Pero estos apoyos tampoco le lavan la sangre al régimen. Son apoyos por conveniencia y a distancia. Tan frágiles que una candidatura, la de Costa Rica, nacida apenas dos semanas antes de las elecciones, perdió ante Venezuela por nueve votos de diferencia.
El Informe Bachelet es una espada de Damocles que acompañará por largos años a la cúpula de militares golpistas y civiles de la ultraizquierda fanática a donde quiera que sea su destino.

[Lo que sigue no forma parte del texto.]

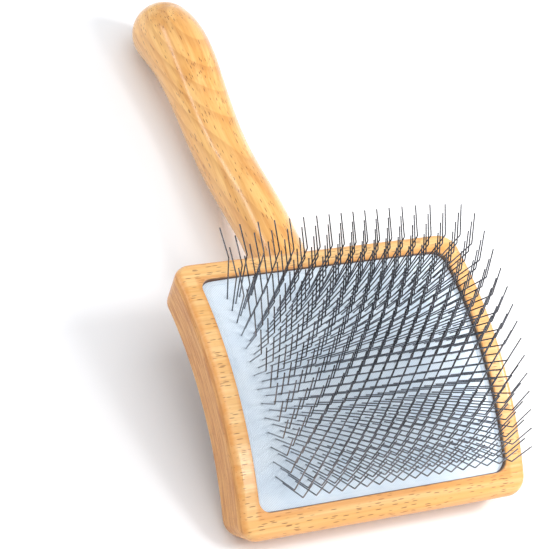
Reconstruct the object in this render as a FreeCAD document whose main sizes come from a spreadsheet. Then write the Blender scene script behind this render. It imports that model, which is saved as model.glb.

Es algo mucho más importante y contundente que un puesto en el Consejo DDHH ya que coloca a Nicolás Maduro y su régimen en un lugar equivalente al de Augusto Pincohet.
No solo porque le reveló al mundo la existencia de grupos de exterminio, como la llamada Organización de Liberación del Pueblo y las Fuerzas de Acciones Especiales, sino porque agregó, en la segunda edición del Informe, el crimen de lesa humanidad que significa el ecocidio que desde el propio gobierno se está produciendo con la forma de explotación salvaje del Arco Minero.
En medio de tantas desgracias, la buena noticia es que en el país ha crecido sustancialmente el número de organizaciones defensoras de los derechos humanos. Que las mismas son cada vez más profesionales y especializadas. Una forma de resistencia, memoria y acción de justicia que la barbarie roja no ha podido y creo que no podrá refrenar.